Photographic fixer is a mix of chemicals used in the final step in the photographic processing of film or paper. The fixer stabilises the image, removing the unexposed silver halide remaining on the photographic film or photographic paper, leaving behind the reduced metallic silver that forms the image.  By fixation, the film or paper is insensitive to further action by light.  Without fixing, the remaining silver halide would darken and cause fogging of the image. Fixation is commonly achieved by treating the film or paper with a solution of thiosulfate salt.  Popular salts are sodium thiosulfate—commonly called hypo—and ammonium thiosulfate—commonly used in modern rapid fixer formulae.  Fixation involves these chemical reactions (X = halide, typically Br−):
AgX  +  2 S2O32−    →   [Ag(S2O3)2]3−  +   X−
AgX  +  3 S2O32−    →   [Ag(S2O3)3]5−  +   X−

In addition to thiosulphate the fixer typically contains mildly acidic compounds to adjust the pH and suppress trace amounts of the developer.
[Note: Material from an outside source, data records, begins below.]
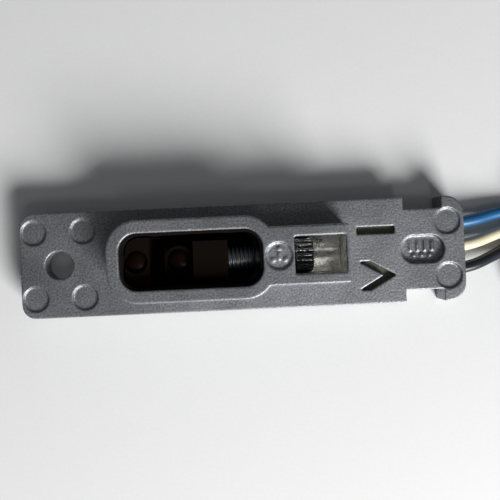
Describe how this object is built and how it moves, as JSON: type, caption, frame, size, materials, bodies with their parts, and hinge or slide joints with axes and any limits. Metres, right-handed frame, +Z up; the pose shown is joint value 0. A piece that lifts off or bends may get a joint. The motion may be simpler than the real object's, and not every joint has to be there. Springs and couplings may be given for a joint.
{
  "type": "photoelectric sensor",
  "caption": "Small die-cast photoelectric sensor with a screw-adjusted lens carriage in a collared light well, a finger wheel in a window, an ear with a fixing hole and flying leads.",
  "frame": {"origin": "middle of the underside of the body, without its leads", "axes": "+X along the body toward the leads, +Z up through the light well"},
  "size_m": [0.082, 0.0203, 0.008],
  "materials": {
    "housing": "as-cast grey die casting, matt",
    "base_cover": "matt black moulding",
    "cover_gasket": "matt rubber sheet",
    "cover_screws": "small steel screws",
    "circuit_board": "green laminate",
    "emitter_led": "clear package",
    "photodiode": "dark moulded package",
    "amplifier_chip": "black moulded package",
    "output_transistor": "black moulded package",
    "chip_capacitors": "ceramic",
    "chip_resistors": "ceramic, black top",
    "optics_frame": "matt black moulding",
    "well_liner": "matt very dark brown moulding",
    "emitter_lens": "tinted clear lens",
    "lens_carriage": "matt black moulding",
    "aperture_plate": "blackened sheet",
    "receiver_lens": "tinted clear lens",
    "adjuster_spindle": "blackened steel",
    "adjuster_wheel": "glossy black moulding",
    "retaining_clip": "spring steel",
    "spindle_seal": "rubber ring",
    "wire_grommet": "matt black rubber",
    "lead_conductors": "tinned copper",
    "blue_wire": "blue insulation",
    "white_wire": "cream insulation",
    "black_wire": "black insulation",
    "wire_coil": "outer shape of the coil of the three wires",
    "tinned_ends": "tinned strands"
  },
  "bodies": {
    "casing": {"housing": "housing", "base_cover": "base_cover", "cover_gasket": "cover_gasket", "cover_screws": "cover_screws", "circuit_board": "circuit_board", "emitter_led": "emitter_led", "photodiode": "photodiode", "amplifier_chip": "amplifier_chip", "output_transistor": "output_transistor", "chip_capacitors": "chip_capacitors", "chip_resistors": "chip_resistors", "optics_frame": "optics_frame", "well_liner": "well_liner", "emitter_lens": "emitter_lens", "wire_grommet": "wire_grommet", "lead_conductors": "lead_conductors", "blue_wire": "blue_wire", "white_wire": "white_wire", "black_wire": "black_wire", "wire_coil": "wire_coil", "tinned_ends": "tinned_ends"},
    "adjuster": {"adjuster_spindle": "adjuster_spindle", "adjuster_wheel": "adjuster_wheel", "retaining_clip": "retaining_clip", "spindle_seal": "spindle_seal"},
    "carriage": {"lens_carriage": "lens_carriage", "aperture_plate": "aperture_plate", "receiver_lens": "receiver_lens"}
  },
  "joints": [
    {"name": "adjuster_turn", "type": "hinge", "parent": "casing", "child": "adjuster", "pos_m": [0, 0, 0.0046], "axis": [1, 0, 0], "range_deg": [-900.5, 900.5]},
    {"name": "carriage_slide", "type": "slide", "parent": "casing", "child": "carriage", "axis": [1, 0, 0], "range_m": [-0.00125, 0.00125]}
  ],
  "couplings": [
    {"joint": "adjuster_turn", "follows": "carriage_slide", "rad_per_m": -12566}
  ]
}
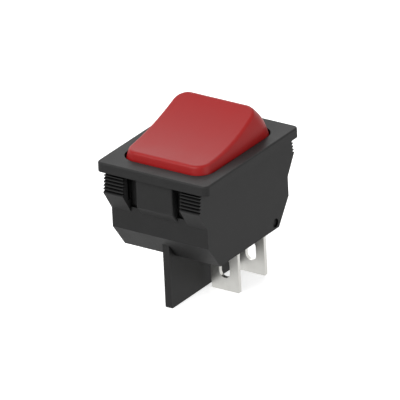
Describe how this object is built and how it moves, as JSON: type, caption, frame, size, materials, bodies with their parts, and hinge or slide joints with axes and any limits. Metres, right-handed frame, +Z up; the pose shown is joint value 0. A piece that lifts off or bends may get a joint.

This compound is often an alkali hydrogen sulfite (bisulfite) which also serves to preserve the thiosulphate. Less commonly it may also contain other additives e.g. for the hardening of gelatin. There are also non-thiosulphate fixers, at least for special purposes. Fixer is used for processing all commonly used films, including black-and-white films, Kodachrome, and chromogenic films.

Chromogenic films
In chromogenic films, the remaining silver must be removed by a chemical mixture called a bleach fix, sometimes shortened to blix. This mixture contains ammonium thiosulfate and ferric EDTA, a powerful chelating agent. The fixing agent reduces the silver which is then dissolved by the chelating agent.

Washing and stabilisation 
After fixation, washing is important to remove the exhausted chemicals from the emulsion.  Otherwise they cause image deterioration.  Other treatments of the remaining silver-based image are sometimes used to prevent "burning".